Take a dive into the Beastie Boys cookbook

Beastie Boys Book is one of the rare band autobiographies that’s actually worth reading. That’s mostly because it’s not an autobiography at all: it’s an explosion of stories, remembrances, dick jokes, maps, doodles, and complete nonsense that feels as authentic to the Beastie Boys themselves as any of their albums or songs. The 30-year odyssey of the Beastie Boys was more than just music – it was brotherhood and life.

A major part of life is eating good food. Strangely enough, Beastie Boys Book has that covered as well. With the help of Korean-American food truck entrepreneur Roy Choi, the Beasties put together a mini cookbook hidden within the chapters of Beastie Boys Books entitled ‘Ate O Ate’, a pun on the drum machine of the same name that was elemental to a number of songs in the Beastie Boys canon.

Choi lays out a number of dishes with names that all relate back to the Beastie Boys’ songs and locations, most notably their hometown of New York City. There’s the ‘Egg Man’, which is described as being “egg on egg on egg on egg with egg garnish”. It’s basically as if every kind of breakfast meal based around eggs was combined into a single dish: an omelette with scrambled eggs, hard-boiled eggs, and sunny-side-up eggs, all included with an egg yolk garnish.

Since Choi’s expertise is in Mexican food, it’s only appropriate that ‘The Sounds of Science’ section includes a street taco. The ‘Chicken Gizzard Taco’, also colloquially known as ‘Butthole Bites’, is what happens when you mix chicken gizzards with traditional Korean ingredients, through it all in a hash, spice it up with Mexican spices, and put it in a taco. Don’t let the gizzards (or the alternate name) fool you: these ones look delicious.

Sticking with the theme of hash, the ‘Car Thief’ is a pile of meat and potatoes that is sure to satiate even the most ravenous stoner. With little more than potatoes, hamburger meat, onions, cheese, and potatoes, the ‘Car Thief’ turns out to be less hash and more of a deconstructed cheeseburger, with ketchup and mustard ready to finish the deal. It looks so good that you won’t even need a bun.

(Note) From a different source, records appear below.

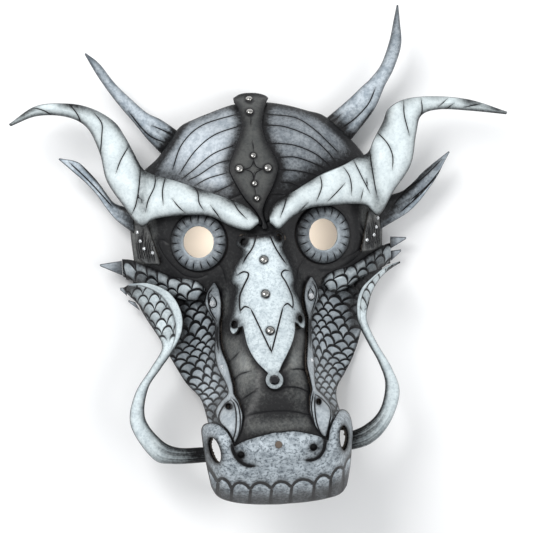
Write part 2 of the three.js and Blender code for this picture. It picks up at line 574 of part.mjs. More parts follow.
add('forehead_dome', forehead(), silver);
add('crest_strap', crest(), dark);
add('face_panel', facePanel(), dark);
add('nose_plate', nosePlate(), white);
add('snout_plate', snoutPlate(), silver);

for (const [name, side] of SIDES) {
  add(`eye_ring_${name}`, eyeRing(side), silver);
  add(`side_strap_${name}`, sideStrap(name, side), silver);
  add(`cheek_${name}`, cheek(name, side), scaled);
  add(`cheekbone_${name}`, cheekbone(name, side), scaled);
  add(`temple_${name}`, temple(side), dark);
  add(`brow_horn_${name}`, browHorn(name, side), white);
  add(`horn_${name}`, horn(name, side), silver);
  add(`ear_${name}`, mainBody(limb(EAR[name], side, 8, 3).subtract(under(GAP))), silver);
  const snout = prism(grown(SNOUT_OUTLINE, GAP)).subtract(under(-GAP));
  add(`whisker_${name}`, mainBody(limb(WHISKER[name], side, 22, 3).subtract(snout)), white);
  SPIKES[name].forEach((corners, i) => add(`cheek_spike_${name}_${i + 1}`, spike(corners, side), silver));
}

// Studs and gems
const CREST_STUDS = [[-0.4, 88.4, 2.2], [-1.2, 79.8, 2.2], [-1.9, 51.8, 1.7], [-11.2, 44, 2.4],
  [6.4, 43.4, 2.4], [-2.6, 34.4, 1.7], [-1.8, 25, 1.7]];
CREST_STUDS.forEach(([x, y, r], i) => {
  add(`crest_stud_${i + 1}`, head(x, y, r, r * 0.8, LEATHER + GAP, crestSurface), chrome);
});
const NOSE_STUDS = [[-0.4, -13], [-1.6, -34], [-1, -56.3]];
NOSE_STUDS.forEach(([x, y], i) => add(`nose_stud_${i + 1}`, head(x, y, 2.3, 1.9, LEATHER), chrome));
add('nose_gem', head(NOSE_BOSS.x, NOSE_BOSS.y, 3.2, 2.4, LEATHER), crystal);
add('snout_gem', head(-1.5, -124.5, 2.4, 2, LEATHER), crystal);

const LEAF_GEMS = { left: [-32.4, -38.3], right: [28.5, -37.2] };
const STRAP_GEMS = { left: [-29.9, -77.2], right: [23.6, -76] };
const TEMPLE_GEMS = [[75.6, 9], [74.2, 3.4], [72.2, -1.4], [67.2, -4.4]];
for (const [name, side] of SIDES) {
  add(`leaf_gem_${name}`, head(...LEAF_GEMS[name], 2.1, 1.8, LEATHER), crystal);
  add(`strap_gem_${name}`, head(...STRAP_GEMS[name], 1.4, 1.2, LEATHER), crystal);
  TEMPLE_GEMS.forEach(([x, y], i) => {
    add(`temple_gem_${name}_${i + 1}`, head(side * x, y, 1.2, 1, LEATHER - 0.4, face, 5), crystal);
  });
}

// The origin is under the middle of the whole mask
const middle = new THREE.Box3().setFromObject(mask).getCenter(new THREE.Vector3());
mask.position.set(-middle.x, -middle.y, 0);

export default mask;
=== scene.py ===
import math
from functools import lru_cache

import bmesh
import bpy
from mathutils import Matrix, Vector, noise
from mathutils.kdtree import KDTree


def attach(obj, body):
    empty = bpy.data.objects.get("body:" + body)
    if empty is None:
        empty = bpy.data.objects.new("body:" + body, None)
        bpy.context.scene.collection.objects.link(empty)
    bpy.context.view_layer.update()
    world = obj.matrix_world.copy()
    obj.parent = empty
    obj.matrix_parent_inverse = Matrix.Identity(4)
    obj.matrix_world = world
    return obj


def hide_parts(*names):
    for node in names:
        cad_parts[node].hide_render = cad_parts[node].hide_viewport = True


# The looks of a moulded leather dragon mask that lies face up. The face's own frame, in millimetres, has the
# eye line at y = 0, the middle of the face at x = 0 and the table at z = 0.

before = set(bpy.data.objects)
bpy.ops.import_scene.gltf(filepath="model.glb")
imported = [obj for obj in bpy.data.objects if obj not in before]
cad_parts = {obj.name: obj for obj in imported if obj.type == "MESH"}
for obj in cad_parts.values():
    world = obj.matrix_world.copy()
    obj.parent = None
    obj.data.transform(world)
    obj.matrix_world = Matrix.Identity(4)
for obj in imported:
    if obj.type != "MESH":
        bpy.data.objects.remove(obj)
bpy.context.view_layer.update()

bl_info = {
    "name": "Leather dragon mask",
    "version": (1, 0, 0),
    "blender": (4, 5, 0),
    "location": "View3D > Sidebar > Dragon mask",
    "description": "Builds the pieces and the finishes of a moulded leather dragon mask",
    "category": "Add Mesh",
}

MM = 0.001
SHIFT = Vector((-4.3, 11.3, 0))      # from the face's own frame to the mask's origin

# Leather
LEATHER = 2.6                        # its thickness
GAP = 0.3                            # air between neighbouring sheets
MAX_LIFT = 2.4                       # how much farther than its thickness a sheet stands up on a steep slope
TUCK = 0.4                           # how much thinner a temple is
ROLL = 1.0                           # radius of a rolled edge
GROOVE_WIDTH = 0.8                   # how far a tooled line is felt beside it on a sheet
LIMB_GROOVE_WIDTH = 1.0              # and on a limb
VALLEY_WIDTH = 4                     # how far a limb sinks beside a tooled line
LIMB_HALF = 0.7                      # half a limb's thickness before it swells
MAX_SHELL = 1.4                      # how much farther than its thickness a sheet reaches in at a bend

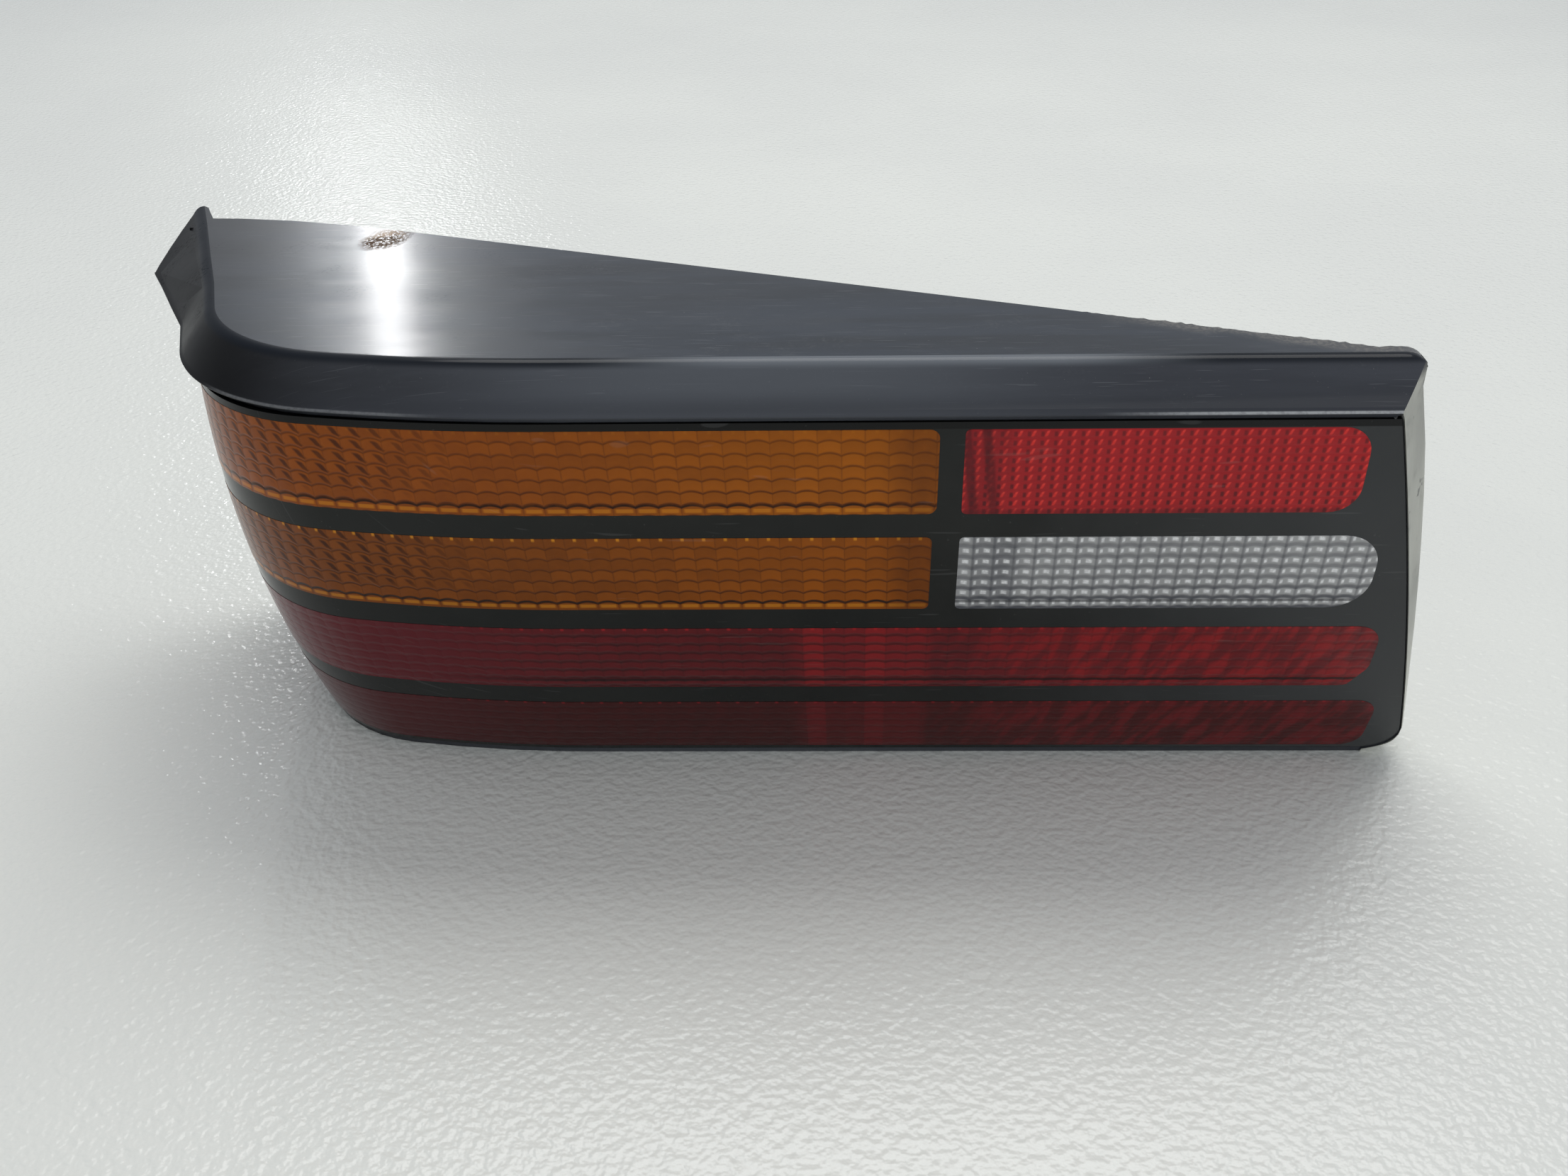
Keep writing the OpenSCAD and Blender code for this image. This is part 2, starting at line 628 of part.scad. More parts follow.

Now that the healthy options are out of the way, it’s time to dive into the ‘Get It Together’ section, home to a ludicrous monstrosity known as the ‘BBQ Grilled Cheese’. That’s underselling things a little bit: a macaroni-filled grilled cheese sandwich complete with BBQ-sauced pineapple. It’s the kind of thing you’d expect from a high-minded chef looking to make the perfect stoner food, and if the description isn’t enough to get you, the pictures will definitely get your stomach rumbling.

There aren’t really a lot of “healthy” options provided in ‘Ate O Ate’, but there is some decent variety. If you happen to be a seafood fiend, then check out the ‘Don’t Play No Game That I Can’t Win’, a bowl of clams complete with a homemade tartar sauce. The preparations are pretty simple, and a nice toasted baguette is recommended to really pull the most out of this saucy dish.

To close things out, Choi goes for a dash of the absurd by showing you how to cook a single potato chip. Not a bag of potato chips, not a nacho plate pull of the. One potato chip. While the ‘One Potato Chip’ might not sound terribly practical, it’s hard to argue against its easy preparation. If you really need to, just multiply the recipe by whatever your heart tells you the right amount should be.

All of the recipes for the meals above are available in Beastie Boys Book.